CAD and scene scripts:
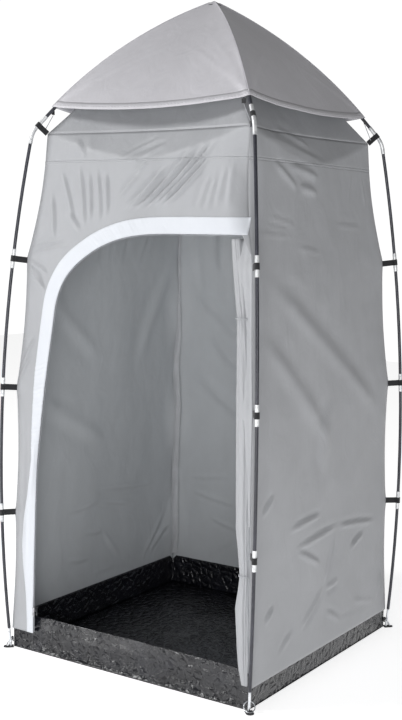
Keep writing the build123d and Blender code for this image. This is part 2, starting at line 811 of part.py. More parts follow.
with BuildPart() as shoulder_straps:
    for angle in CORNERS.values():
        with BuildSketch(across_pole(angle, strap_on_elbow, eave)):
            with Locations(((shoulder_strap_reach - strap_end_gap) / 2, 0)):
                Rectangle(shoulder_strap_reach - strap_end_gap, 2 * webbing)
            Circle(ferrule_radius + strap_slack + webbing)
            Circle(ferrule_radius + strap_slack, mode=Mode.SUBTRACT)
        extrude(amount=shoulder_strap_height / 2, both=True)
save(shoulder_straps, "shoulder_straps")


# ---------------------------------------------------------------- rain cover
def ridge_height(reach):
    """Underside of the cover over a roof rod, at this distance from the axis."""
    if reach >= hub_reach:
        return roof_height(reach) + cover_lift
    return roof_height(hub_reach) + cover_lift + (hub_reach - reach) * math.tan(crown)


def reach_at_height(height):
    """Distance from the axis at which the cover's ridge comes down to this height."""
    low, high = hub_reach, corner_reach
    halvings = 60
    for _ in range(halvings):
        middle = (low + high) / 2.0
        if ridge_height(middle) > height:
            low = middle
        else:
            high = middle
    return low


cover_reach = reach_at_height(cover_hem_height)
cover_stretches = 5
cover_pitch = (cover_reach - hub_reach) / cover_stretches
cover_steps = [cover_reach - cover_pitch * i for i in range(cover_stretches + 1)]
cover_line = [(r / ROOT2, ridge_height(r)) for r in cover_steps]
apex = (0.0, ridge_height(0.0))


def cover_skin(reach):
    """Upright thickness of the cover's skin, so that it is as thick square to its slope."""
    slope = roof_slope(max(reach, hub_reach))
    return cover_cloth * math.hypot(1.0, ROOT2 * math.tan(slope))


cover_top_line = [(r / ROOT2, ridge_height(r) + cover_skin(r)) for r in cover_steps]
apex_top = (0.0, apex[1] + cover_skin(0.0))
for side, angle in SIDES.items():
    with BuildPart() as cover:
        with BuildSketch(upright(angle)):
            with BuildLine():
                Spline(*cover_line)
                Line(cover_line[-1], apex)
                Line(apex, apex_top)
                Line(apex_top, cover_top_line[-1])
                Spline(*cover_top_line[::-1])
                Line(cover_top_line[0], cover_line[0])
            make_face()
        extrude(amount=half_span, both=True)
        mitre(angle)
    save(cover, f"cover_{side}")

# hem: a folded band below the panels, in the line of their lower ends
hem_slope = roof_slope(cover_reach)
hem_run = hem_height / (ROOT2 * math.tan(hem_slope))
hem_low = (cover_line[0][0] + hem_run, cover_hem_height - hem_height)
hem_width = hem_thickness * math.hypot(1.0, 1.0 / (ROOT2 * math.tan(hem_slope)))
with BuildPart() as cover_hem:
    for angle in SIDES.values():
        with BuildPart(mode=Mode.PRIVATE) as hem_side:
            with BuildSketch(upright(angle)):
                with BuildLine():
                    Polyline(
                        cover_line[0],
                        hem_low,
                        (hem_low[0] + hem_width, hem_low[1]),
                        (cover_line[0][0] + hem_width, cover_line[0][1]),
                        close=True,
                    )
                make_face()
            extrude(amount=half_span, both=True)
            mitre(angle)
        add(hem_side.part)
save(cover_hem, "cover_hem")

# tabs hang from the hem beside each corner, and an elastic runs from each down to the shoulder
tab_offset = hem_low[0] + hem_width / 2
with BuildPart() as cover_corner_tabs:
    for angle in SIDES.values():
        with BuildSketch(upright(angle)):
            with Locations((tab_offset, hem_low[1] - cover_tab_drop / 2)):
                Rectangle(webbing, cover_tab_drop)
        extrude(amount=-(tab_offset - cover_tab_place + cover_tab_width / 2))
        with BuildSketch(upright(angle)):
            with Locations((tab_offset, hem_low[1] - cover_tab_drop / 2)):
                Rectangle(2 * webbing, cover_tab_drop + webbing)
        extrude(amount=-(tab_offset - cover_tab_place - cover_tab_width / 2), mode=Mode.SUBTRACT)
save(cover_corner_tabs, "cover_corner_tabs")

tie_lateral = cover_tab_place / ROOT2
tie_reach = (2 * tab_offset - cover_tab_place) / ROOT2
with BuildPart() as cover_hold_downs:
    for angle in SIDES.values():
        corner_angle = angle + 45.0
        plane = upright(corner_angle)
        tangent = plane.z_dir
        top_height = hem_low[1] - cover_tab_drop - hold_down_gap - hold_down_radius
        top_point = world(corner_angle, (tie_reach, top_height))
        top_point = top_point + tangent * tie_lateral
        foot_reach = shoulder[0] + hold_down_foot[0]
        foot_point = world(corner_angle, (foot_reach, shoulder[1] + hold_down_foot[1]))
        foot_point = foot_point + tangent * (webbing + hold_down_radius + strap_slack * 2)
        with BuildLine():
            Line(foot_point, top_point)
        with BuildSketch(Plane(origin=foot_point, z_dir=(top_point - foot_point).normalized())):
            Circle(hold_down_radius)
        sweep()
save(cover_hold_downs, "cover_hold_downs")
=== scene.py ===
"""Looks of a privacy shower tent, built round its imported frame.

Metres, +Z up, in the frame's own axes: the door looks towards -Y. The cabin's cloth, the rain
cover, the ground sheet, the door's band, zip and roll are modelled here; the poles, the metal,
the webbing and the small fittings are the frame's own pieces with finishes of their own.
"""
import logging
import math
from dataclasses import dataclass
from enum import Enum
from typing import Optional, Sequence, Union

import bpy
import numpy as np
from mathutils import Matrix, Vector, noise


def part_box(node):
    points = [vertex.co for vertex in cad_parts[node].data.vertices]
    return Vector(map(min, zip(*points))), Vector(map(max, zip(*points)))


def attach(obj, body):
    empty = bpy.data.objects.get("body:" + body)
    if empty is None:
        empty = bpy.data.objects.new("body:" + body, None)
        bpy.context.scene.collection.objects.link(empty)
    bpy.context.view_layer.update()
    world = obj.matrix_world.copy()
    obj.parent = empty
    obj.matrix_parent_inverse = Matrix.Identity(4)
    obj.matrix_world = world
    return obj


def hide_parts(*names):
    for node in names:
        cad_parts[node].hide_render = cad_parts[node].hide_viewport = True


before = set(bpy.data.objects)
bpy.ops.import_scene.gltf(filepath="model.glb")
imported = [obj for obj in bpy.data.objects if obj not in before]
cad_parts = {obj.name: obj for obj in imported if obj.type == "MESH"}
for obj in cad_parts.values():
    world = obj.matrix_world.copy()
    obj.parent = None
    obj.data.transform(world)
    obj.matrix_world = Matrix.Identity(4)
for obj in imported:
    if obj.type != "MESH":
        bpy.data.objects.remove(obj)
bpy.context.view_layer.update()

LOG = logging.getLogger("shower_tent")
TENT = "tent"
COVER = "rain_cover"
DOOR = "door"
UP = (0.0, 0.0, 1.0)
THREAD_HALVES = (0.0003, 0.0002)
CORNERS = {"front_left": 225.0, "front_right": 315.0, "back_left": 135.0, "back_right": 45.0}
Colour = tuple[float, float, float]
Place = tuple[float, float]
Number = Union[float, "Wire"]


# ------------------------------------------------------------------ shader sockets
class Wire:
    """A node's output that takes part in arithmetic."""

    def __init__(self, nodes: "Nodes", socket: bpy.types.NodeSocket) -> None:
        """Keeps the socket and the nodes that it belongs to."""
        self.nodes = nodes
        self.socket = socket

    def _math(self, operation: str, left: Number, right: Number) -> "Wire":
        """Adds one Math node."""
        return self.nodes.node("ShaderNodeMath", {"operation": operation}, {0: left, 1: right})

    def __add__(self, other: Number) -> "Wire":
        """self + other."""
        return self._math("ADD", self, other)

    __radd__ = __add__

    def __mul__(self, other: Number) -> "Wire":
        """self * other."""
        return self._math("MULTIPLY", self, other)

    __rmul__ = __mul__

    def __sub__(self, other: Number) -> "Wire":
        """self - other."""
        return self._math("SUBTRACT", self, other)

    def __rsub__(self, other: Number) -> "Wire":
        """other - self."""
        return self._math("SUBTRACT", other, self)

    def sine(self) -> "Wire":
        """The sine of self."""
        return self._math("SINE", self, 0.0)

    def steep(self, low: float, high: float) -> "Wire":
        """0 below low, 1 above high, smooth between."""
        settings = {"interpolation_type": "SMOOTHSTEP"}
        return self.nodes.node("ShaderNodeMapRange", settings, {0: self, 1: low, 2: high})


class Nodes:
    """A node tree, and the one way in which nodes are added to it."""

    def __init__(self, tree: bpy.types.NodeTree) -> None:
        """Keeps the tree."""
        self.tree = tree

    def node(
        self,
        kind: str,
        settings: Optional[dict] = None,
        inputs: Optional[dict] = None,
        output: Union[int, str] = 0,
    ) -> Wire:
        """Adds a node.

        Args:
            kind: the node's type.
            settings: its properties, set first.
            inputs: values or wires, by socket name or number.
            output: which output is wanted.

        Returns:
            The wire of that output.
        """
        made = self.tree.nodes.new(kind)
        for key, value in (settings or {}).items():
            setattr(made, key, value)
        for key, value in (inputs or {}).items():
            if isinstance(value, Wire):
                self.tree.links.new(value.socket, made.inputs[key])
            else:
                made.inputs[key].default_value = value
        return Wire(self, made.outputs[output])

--

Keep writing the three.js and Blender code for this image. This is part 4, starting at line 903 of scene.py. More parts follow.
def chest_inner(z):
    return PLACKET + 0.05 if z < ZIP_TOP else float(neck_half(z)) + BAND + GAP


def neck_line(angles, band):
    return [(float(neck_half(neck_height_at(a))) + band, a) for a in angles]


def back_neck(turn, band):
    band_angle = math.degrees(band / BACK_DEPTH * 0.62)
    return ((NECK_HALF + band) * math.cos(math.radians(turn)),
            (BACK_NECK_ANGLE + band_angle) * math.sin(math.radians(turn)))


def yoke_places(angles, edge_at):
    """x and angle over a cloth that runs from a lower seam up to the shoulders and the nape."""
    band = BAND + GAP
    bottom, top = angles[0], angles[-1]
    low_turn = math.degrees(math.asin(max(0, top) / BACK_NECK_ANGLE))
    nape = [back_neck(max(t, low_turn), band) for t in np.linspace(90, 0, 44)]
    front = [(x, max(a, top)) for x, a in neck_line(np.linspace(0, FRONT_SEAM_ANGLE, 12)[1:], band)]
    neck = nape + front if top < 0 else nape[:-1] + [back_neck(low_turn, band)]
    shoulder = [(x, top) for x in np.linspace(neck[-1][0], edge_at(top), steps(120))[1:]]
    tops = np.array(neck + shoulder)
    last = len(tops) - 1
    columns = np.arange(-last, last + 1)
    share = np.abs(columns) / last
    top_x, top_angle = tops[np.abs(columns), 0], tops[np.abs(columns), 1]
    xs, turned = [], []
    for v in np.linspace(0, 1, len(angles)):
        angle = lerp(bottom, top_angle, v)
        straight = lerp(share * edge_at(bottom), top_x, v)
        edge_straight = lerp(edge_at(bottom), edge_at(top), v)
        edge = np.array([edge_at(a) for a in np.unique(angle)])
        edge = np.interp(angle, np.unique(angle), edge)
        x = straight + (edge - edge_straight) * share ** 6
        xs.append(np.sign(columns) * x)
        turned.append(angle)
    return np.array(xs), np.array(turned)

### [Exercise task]
In the listing above, find the lines holding the word "starting" and copy them.

### [Output]
Keep writing the build123d and Blender code for this image. This is part 2, starting at line 811 of part.py. More parts follow.
Keep writing the three.js and Blender code for this image. This is part 4, starting at line 903 of scene.py. More parts follow.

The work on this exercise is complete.